Basics: Real Wages Remain Below Their Peak for 39th Straight Year

The release last month of the Economic Report of the President has elicited a great deal of commentary, but none that I have seen touches on what I consider the best measure of long-term income trends, real weekly wages of production and non-supervisory workers, which is contained in Appendix Table B-47, "Hours and earnings in private non-agricultural industries, 1965-2011." According to a Bureau of Labor Statistics staffer I spoke to some years ago (so the percentages may have changed slightly), this covers 62% of the entire workforce and 80% of the non-government workforce. This lets us focus on average workers and excludes what is happening to high-salary workers. Using weekly rather than hourly real wages takes out the impact of varying hours worked per week over the years. The table below extracts from B-47 to reduce its size. The inflation is adjusted using 1982-84 dollars as its base.

Year          Weekly Earnings (1982-84 dollars)
1972          $341.83 (peak)
1975          $314.75
1980          $290.86
1985          $285.34
1990          $271.12
1992          $266.46 (lowest point; 22% below peak)
1995          $267.07
2000          $284.79
2005          $284.99
2010          $297.67
2011          $294.78 (still 14% below peak)

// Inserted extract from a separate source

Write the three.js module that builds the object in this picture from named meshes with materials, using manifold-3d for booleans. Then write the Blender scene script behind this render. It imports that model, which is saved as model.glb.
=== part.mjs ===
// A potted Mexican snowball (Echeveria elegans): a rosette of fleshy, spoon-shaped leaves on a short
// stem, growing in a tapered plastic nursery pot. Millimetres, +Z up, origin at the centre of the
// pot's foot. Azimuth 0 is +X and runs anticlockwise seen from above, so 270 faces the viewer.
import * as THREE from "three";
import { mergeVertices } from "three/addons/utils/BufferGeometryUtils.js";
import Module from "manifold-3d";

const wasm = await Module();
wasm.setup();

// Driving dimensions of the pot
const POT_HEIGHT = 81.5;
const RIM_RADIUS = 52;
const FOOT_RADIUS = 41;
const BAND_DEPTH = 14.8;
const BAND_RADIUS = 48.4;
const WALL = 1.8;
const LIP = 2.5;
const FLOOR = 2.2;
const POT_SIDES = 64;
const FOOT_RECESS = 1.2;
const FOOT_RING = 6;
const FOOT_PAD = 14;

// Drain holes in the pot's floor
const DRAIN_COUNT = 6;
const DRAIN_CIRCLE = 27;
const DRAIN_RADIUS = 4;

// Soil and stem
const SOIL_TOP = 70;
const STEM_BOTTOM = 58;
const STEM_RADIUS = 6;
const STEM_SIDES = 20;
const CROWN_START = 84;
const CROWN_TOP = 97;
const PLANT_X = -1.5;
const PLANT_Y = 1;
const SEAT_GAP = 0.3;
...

Thus, we have 39 straight years where real wages have yet to get back to their 1972 peak and, indeed, they are a long way from that peak still. This is doubly surprising when we consider that productivity has been increasing steadily throughout that period, approximately doubling from 1970 to 2011, as shown by the Federal Reserve Bank of St. Louis' data:



FRED Graph

Due to the convergence of rising productivity with falling wages, we should not be surprised to see that labor's share of non-farm income has fallen:



FRED Graph


There are other ways to track the income of average workers. The Economic Report of the President highlights median household earnings in its Figure 1-1, but these data are affected by changes in the number of incomes per household, primarily the result of increased women's labor force participation. The bottom line is that the increase in incomes per household obscures the fall in individual income for most workers.

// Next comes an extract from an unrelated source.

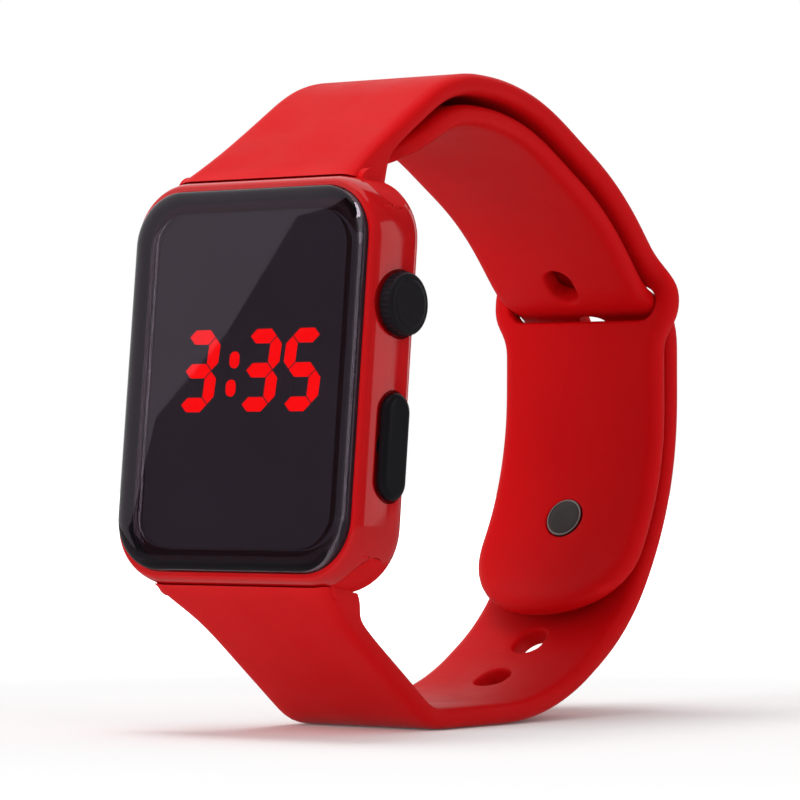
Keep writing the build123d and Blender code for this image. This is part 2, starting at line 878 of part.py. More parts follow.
def strap_blank(corners, radii, width, sign, corner_line):
    """A strap before its outline is cut: the band and its thick end."""
    extrude(band_face(corners, radii), amount=width / 2, both=True)
    with BuildSketch(side) as end_outline:
        Polygon(*lug_outline(sign, corner_line), align=None)
    extrude(end_outline.sketch, amount=width / 2, both=True)
    crease = side.from_local_coords(lug_outline(sign, corner_line)[2])
    fillet(edges().filter_by(Axis.X).sort_by_distance(crease)[0], lug_crease)
    with BuildSketch(side) as case_room:
        with Locations((0, case_front - case_depth / 2)):
            Rectangle(case_length + 2 * bead_gap, case_depth + 2 * lug_front)
    extrude(case_room.sketch, amount=width, both=True, mode=Mode.SUBTRACT)


def strap_bead(sign):
    """The round bead in the case's groove, flush with the case's sides."""
    place = (sign * (end_y - groove_inset), groove_z)
    with BuildPart(mode=Mode.PRIVATE) as bead:
        with BuildSketch(side):
            with Locations(place):
                Circle(bead_radius)
        extrude(amount=case_width / 2, both=True)
        with BuildSketch(level(case_back)):
            RectangleRounded(case_width, case_length, case_corner)
        extrude(amount=case_depth, mode=Mode.INTERSECT)
        with BuildSketch(side):
            with Locations(place):
                Circle(bead_radius)
        extrude(amount=lug_width / 2, both=True)
    add(bead.part)


def s_bend(start, end):
    """A line that leaves and arrives along the strap."""
    middle = (start[1] + end[1]) / 2
    return Bezier(start, (start[0], middle), (end[0], middle), end)


def round_tip(start, end):
    """A quarter of a blunt oval, from a strap's edge to its tip."""
    return Bezier(
        start,
        (start[0], start[1] + (end[1] - start[1]) * tip_bulge_share),
        (start[0] * tip_bulge_share, end[1]),
        end,
    )


# Heights and depths at which the straps' outlines change
crest_y = band_corners[8].X
lug_y = min(lower_exit.Y, upper_exit.Y) - overrun
lower_taper_y = lower_exit.Y + lug_taper
upper_taper_y = upper_exit.Y + lug_taper
slot_middle = (slot_bottom + slot_top) / 2
pin_half = pin_strap_width / 2
hole_half = hole_strap_width / 2

# Outline of the pin strap: from above in front of its crest, from behind beyond
with BuildPart() as pin_outline:
    with BuildSketch(Plane.XY.offset(dial_height)):
        with BuildLine():
            Line((0, lug_y), (lug_width / 2, lug_y))
            s_bend((lug_width / 2, lug_y), (pin_half, upper_taper_y))
            Line((pin_half, upper_taper_y), (pin_half, crest_y))
            Line((pin_half, crest_y), (0, crest_y))
            mirror(about=Plane.YZ)
        make_face()
    extrude(amount=loop_height)
    with BuildSketch(Plane.XZ.offset(-crest_y)):
        with BuildLine():
            Line((0, loop_height), (pin_half, loop_height))
            Line((pin_half, loop_height), (pin_half, slot_top + flare_reach))
            s_bend((pin_half, slot_top + flare_reach), (flare_width / 2, slot_middle))
            s_bend((flare_width / 2, slot_middle), (waist_width / 2, slot_bottom - flare_reach))
            s_bend((waist_width / 2, slot_bottom - flare_reach), (pad_width / 2, pad_height))
            Line(
                (pad_width / 2, pad_height),
                (pad_width / 2, pin_tip_height + pin_tip_reach),
            )
            round_tip((pad_width / 2, pin_tip_height + pin_tip_reach), (0, pin_tip_height))
            mirror(about=Plane.YZ)
        make_face()
    extrude(amount=-loop_depth)

# Outline of the hole strap: from above, below the slot and above it
tongue_tip_y = crest_y - tongue_tip_setback
with BuildPart() as hole_outline:
    with BuildSketch(Plane.XY.offset(-overrun)):
        with BuildLine():
            Line((0, lug_y), (lug_width / 2, lug_y))
            s_bend((lug_width / 2, lug_y), (hole_half, lower_taper_y))
            Line((hole_half, lower_taper_y), (hole_half, loop_depth))
            Line((hole_half, loop_depth), (0, loop_depth))
            mirror(about=Plane.YZ)
        make_face()
    extrude(amount=dial_height + overrun)
    with BuildSketch(Plane.XY.offset(dial_height)):
        with BuildLine():
            Line((0, loop_depth), (hole_half, loop_depth))
            Line((hole_half, loop_depth), (hole_half, tongue_tip_y + tongue_tip_reach))
            round_tip((hole_half, tongue_tip_y + tongue_tip_reach), (0, tongue_tip_y))
            mirror(about=Plane.YZ)
        make_face()
    extrude(amount=loop_height)

# Depths of the two layers under the stud, from the hole strap's middle line
outer_face = strap_thickness / 2
pin_outer_face = -strap_thickness / 2 - pad_gap
pin_inner_face = pin_outer_face - strap_thickness
disc_back = pin_inner_face + disc_thickness - stud_fit

# Pin strap
with BuildPart() as pin_strap:
    strap_blank(pin_corners, pin_radii, lug_width, 1, band_corners[::-1])
    add(pin_outline.part, mode=Mode.INTERSECT)
    fillet(pin_strap.edges().filter_by(Axis.X, reverse=True), strap_edge)
    with BuildSketch(Plane.XZ.offset(-crest_y)):
        with Locations((0, slot_middle)):
            RectangleRounded(slot_width, slot_top - slot_bottom, slot_corner)
    extrude(amount=-loop_depth, mode=Mode.SUBTRACT)
    with BuildSketch(stud_plane):
        Circle(stud_shank_radius + stud_fit)
    extrude(amount=pin_inner_face - overrun, mode=Mode.SUBTRACT)
    with BuildSketch(stud_plane.offset(disc_back + stud_fit)):
        Circle(disc_radius + stud_fit)
    extrude(amount=-disc_thickness - overrun, mode=Mode.SUBTRACT)
    strap_bead(1)

# Hole strap
with BuildPart() as hole_strap:
    strap_blank(hole_corners, hole_radii, lug_width, -1, band_corners)
    add(hole_outline.part, mode=Mode.INTERSECT)
    fillet(hole_strap.edges().filter_by(Axis.X, reverse=True), strap_edge)
    for step in range(-holes_before, holes_after + 1):
        with BuildSketch(run_plane(hole_run, stud_reach + step * hole_pitch)):
            SlotOverall(hole_length, hole_width, rotation=90)
        extrude(amount=strap_thickness, both=True, mode=Mode.SUBTRACT)
    strap_bead(-1)

# Stud that closes the band, with its head outside the hole strap
with BuildPart() as closure_stud:
    with BuildSketch(stud_plane.offset(outer_face + stud_fit)):
        Circle(stud_head_radius)
    extrude(amount=stud_head_height)
    fillet(closure_stud.faces().sort_by(Axis(stud_plane.origin, stud_plane.z_dir))[-1].edges(),
           stud_head_edge)
    with BuildSketch(stud_plane.offset(pin_outer_face + stud_fit)):
        Circle(stud_neck_radius)
    extrude(amount=outer_face - pin_outer_face)
    with BuildSketch(stud_plane.offset(disc_back)):
        Circle(stud_shank_radius)
    extrude(amount=pin_outer_face - disc_back + stud_fit)
    with BuildSketch(stud_plane.offset(disc_back - disc_socket + stud_fit)):
        Circle(stud_tip_radius)
    extrude(amount=disc_socket)

# Disc riveted on the stud inside the band
with BuildPart() as stud_disc:
    with BuildSketch(stud_plane.offset(disc_back - disc_thickness)):
        Circle(disc_radius)
    extrude(amount=disc_thickness)
    fillet(stud_disc.faces().sort_by(Axis(stud_plane.origin, stud_plane.z_dir))[0].edges(),
           disc_edge)
    with BuildSketch(stud_plane.offset(disc_back)):
        Circle(stud_tip_radius + stud_fit)
    extrude(amount=-disc_socket, mode=Mode.SUBTRACT)

named_parts = {
    "case_body": case_body,
    "front_lens": front_lens,
    "lens_adhesive": lens_adhesive,
    "segment_mask": segment_mask,
    "lit_segments": lit_segments,
    "dark_segments": dark_segments,
    "circuit_board": circuit_board,
    "led_chips": led_chips,
    "driver_chip": driver_chip,
    "quartz_crystal": quartz_crystal,
    "crown_switch": crown_switch,
    "button_switch": button_switch,
    "battery_holder": battery_holder,
    "coin_battery": coin_battery,
    "negative_contact": negative_contact,
    "battery_strip": battery_strip,
    "back_cover": back_cover,
    "back_gasket": back_gasket,
    "back_screws": back_screws,
    "crown": crown,
    "crown_stem": crown_stem,
    "crown_seal": crown_seal,
    "crown_clip": crown_clip,
    "crown_spring": crown_spring,
    "side_button": side_button,
    "button_seal": button_seal,
    "button_clip": button_clip,
    "button_springs": button_springs,
    "pin_strap": pin_strap,
    "hole_strap": hole_strap,
    "closure_stud": closure_stud,
    "stud_disc": stud_disc,
}

os.makedirs("parts", exist_ok=True)
for name, piece in named_parts.items():
    piece.part.label = name
    export_step(piece.part, f"parts/{name}.step")
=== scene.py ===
"""Digital LED watch on a closed silicone band, dressed for its picture.

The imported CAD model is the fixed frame. Sizes here are in millimetres and become metres when a
mesh is made. +Z is up, -Y is the side that the display faces and +X is the side with the crown.
"""
import logging
import math
from dataclasses import dataclass, field
from enum import Enum
from functools import cached_property
from typing import Iterable, Optional, Sequence

import bmesh
import bpy
import numpy as np
from mathutils import Matrix, Vector
from mathutils.geometry import delaunay_2d_cdt


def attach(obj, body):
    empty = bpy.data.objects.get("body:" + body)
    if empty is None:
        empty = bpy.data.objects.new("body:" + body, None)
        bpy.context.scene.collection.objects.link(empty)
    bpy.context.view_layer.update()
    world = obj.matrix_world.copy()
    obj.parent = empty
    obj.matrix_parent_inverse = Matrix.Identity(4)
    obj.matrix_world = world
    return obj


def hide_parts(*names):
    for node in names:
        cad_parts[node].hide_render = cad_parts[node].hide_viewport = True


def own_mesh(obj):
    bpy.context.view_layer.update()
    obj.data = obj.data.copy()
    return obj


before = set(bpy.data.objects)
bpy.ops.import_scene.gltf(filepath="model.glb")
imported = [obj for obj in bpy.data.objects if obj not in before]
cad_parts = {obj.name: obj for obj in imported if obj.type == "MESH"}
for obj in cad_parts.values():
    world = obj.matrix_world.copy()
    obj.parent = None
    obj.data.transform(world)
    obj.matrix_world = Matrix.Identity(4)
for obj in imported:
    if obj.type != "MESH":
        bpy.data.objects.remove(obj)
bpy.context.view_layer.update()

METRES = 0.001
WELD_MM = 1e-5
LOG = logging.getLogger("watch")

Colour = tuple[float, float, float]
Point2 = tuple[float, float]
Face = tuple[int, ...]


class Body(Enum):
    """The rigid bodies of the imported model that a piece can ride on."""

    WATCH = "watch"
    CROWN_WHEEL = "crown_wheel"
    BUTTON_SLIDER = "button_slider"


class Texture(Enum):
    """How the fine surface of a finish runs: its stretch along X, Y and Z."""

    EVEN = (1.0, 1.0, 1.0)
    TURNED = (9.0, 1.0, 1.0)
    DRAWN = (1.0, 0.12, 1.0)


class Sense(Enum):
    """Which way a strap's middle line runs round the wrist."""

    FROM_BELOW = 1
    FROM_ABOVE = -1


def feed(tree: bpy.types.NodeTree, node: bpy.types.Node, values: dict[object, object]) -> None:
    """Links or sets a node's inputs.

    Args:
        tree: The node tree.
        node: The node.
        values: What each input gets, by its name or number. An output of another node is
            linked to it, and anything else is set.
    """
    for key, value in values.items():
        if isinstance(value, bpy.types.NodeSocket):
            tree.links.new(value, node.inputs[key])
        else:
            node.inputs[key].default_value = value


def reckon(tree: bpy.types.NodeTree, operation: str, *values: object,
           kind: str = "ShaderNodeMath") -> bpy.types.Node:
    """Adds a math node.

    Args:
        tree: The node tree.
        operation: What it works out.
        values: Its inputs in order, as outputs to link or as numbers.
        kind: The node's type.

    Returns:
        The node.
    """
    node = tree.nodes.new(kind)
    node.operation = operation
    feed(tree, node, dict(enumerate(values)))
    return node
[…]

Some conservative economists, such as Martin Feldstein, have argued that we should instead use real compensation instead of real wages and use the same inflation adjustment ("price deflator") when analyzing trends in compensation and productivity. There are multiple problems with his analysis. First, he claims that the growth of compensation (1.7% per year) is almost as high as the growth of productivity (1.9% per year) over the 1970-2006 period, but ignores the power of compounding. The 0.2 percentage point difference may not sound like much, but over 36 years productivity grew by 96.9% (1.9^36) and compensation by only 83.5% (1.7%^36) using his preferred measure (and I can't comment on its correctness), so workers' compensation should still have grown by substantially more than it did.

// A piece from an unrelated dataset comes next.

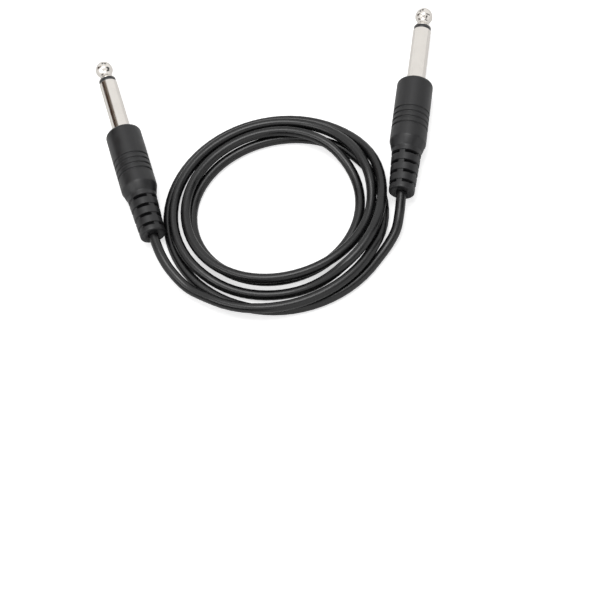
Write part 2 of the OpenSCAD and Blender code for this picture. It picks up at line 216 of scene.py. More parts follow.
FINISHES: dict[Slot, Finish] = {
    # Flexible PVC, injection moulded on a lightly textured tool: satin, with a grey sheen at its edges
    Slot.MOULDING: Finish(
        "moulded_pvc", "#161617", "#1d1d1f", (0.34, 0.46), grain_mm=0.3, grain_depth_mm=0.004, mottle_mm=5.0
    ),
    # Extruded PVC jacket: smoother than the mouldings, with a narrow highlight along its top
    Slot.JACKET: Finish(
        "extruded_pvc_jacket", "#0e0e0f", "#151516", (0.22, 0.31), grain_mm=0.5, grain_depth_mm=0.003, mottle_mm=9.0
    ),
    # Bright nickel on turned brass: a warm, clean mirror with fine lathe rings
    Slot.NICKEL: TurnedPlate("nickel_plate", "#ded9d3", "#e8e4de", (0.12, 0.2), metallic=1.0, mottle_mm=4.0),
    # Glass-filled nylon ring: dark grey and slightly shiny
    Slot.INSULATOR: Finish("moulded_nylon", "#2a2a2b", "#343435", (0.3, 0.4), grain_mm=0.2, grain_depth_mm=0.003),
    # Stamped brass, tinned for soldering: pale yellow and a little rough
    Slot.LUG: Finish("stamped_brass", "#c9ad6c", "#d8c08a", (0.3, 0.45), metallic=1.0, grain_mm=0.2),
    # Vulcanised fibre: matt red-brown sheet
    Slot.FIBRE: Finish("vulcanised_fibre", "#6e3b24", "#824a2e", (0.7, 0.85), grain_mm=0.15, grain_depth_mm=0.01),
    # Natural polyethylene: milky and waxy
    Slot.INNER: Finish("cast_polyethylene", "#d9d6cd", "#e4e1d8", (0.4, 0.5), ior=1.51),
    # Bare copper strands: bright where drawn, duller where handled
    Slot.COPPER: Finish("drawn_copper", "#c46f45", "#d98a5c", (0.25, 0.4), metallic=1.0, grain_mm=0.1),
    # Extruded polyethylene: plain white and smooth
    Slot.CORE: Finish("core_polyethylene", "#e6e6e2", "#efefec", (0.35, 0.45), ior=1.51),
    # Soft solder: grey, with a frosty skin
    Slot.SOLDER: Finish("soft_solder", "#9d9fa2", "#b5b7ba", (0.25, 0.5), metallic=1.0, grain_mm=0.3),
}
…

An even bigger problem is that the compensation series includes all workers, not just average workers, so it lumps CEOs and janitors together in a single measure even though we know that the 1% soaked up most of the income gains before and after the Great Recession. Moreover, the nonwage portions of compensation, such as health insurance and defined benefit pensions, have eroded much more for average workers than for the 1%. Thus, this measure is completely unsatisfactory for understanding what has happened to the average worker.

So, we come back to Table B-47 and the real wages of production and non-supervisory workers. The fact that, adjusted for inflation, wages still remain almost 14% below what they were 40 years ago, despite a doubling in productivity, is a national disgrace. It is one of the roots of the increase in multi-income households, in higher levels of indebtedness needed to maintain consumption levels, and of the sharp increase in inequality we have seen over recent decades.